Federal Palace, Bern, Switzerland

One downside to both excursions is the cost, and I should have got myself a Swiss Travel Pass for rail travel is expensive there. That means that any future ventures beyond British, Irish or Manx shores will have to await 2016, and I am looking at the possibilities for Norway at the moment. In addition to that, there is more of Switzerland to see with Austria, Germany and France all having their portions of the Alps too. Given what I gained from this year's trips, savouring scenery in other parts of the world is something that I fancy continuing.
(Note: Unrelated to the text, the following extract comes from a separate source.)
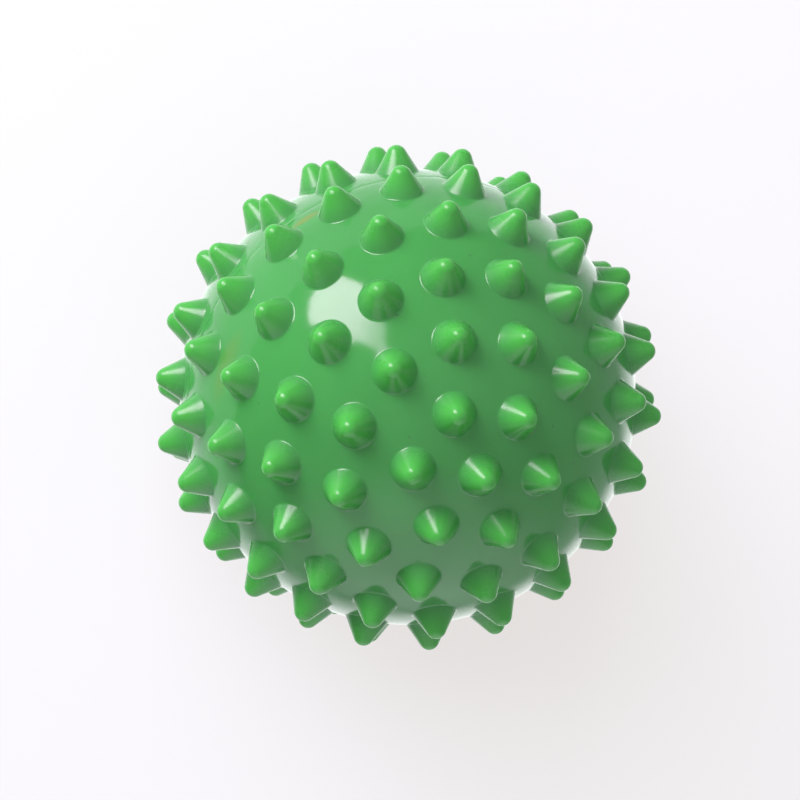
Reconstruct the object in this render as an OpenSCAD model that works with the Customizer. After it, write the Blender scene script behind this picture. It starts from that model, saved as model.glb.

Another thing that attenuates foreign travel ambitions after the cost of such exploits, or the passing of the summer, is the need to find my feet again when it comes to Ireland. It no longer feels the same with both my parents gone, and it is as if an anchor has disappeared. There no longer is the feeling of attachment that there once was, even though I still have family there and there are things that need doing on a continual basis. The latter offer a chance to find my place there again, and only time will tell as to how things proceed.

Living in the U.K. for as long as I have has compounded the lack of attachment to Ireland, yet it also has not been a year for walking excursions in the country that I now call home. Around April and May, there were quite of few walks around Macclesfield's hills and August saw me reprise a walk between Monyash and Bakewell via Lathkill Dale. Another factor that may have played its part in keeping me from my usual hill country haunts has been my return to cycling local roads now that I have regained my road confidence. Cheshire has featured strongly in the various routes, and there even was an incursion into Staffordshire that took in Leek and Tittesworth Reservoir. Maybe the shortening days will draw me backing to wandering among hills again.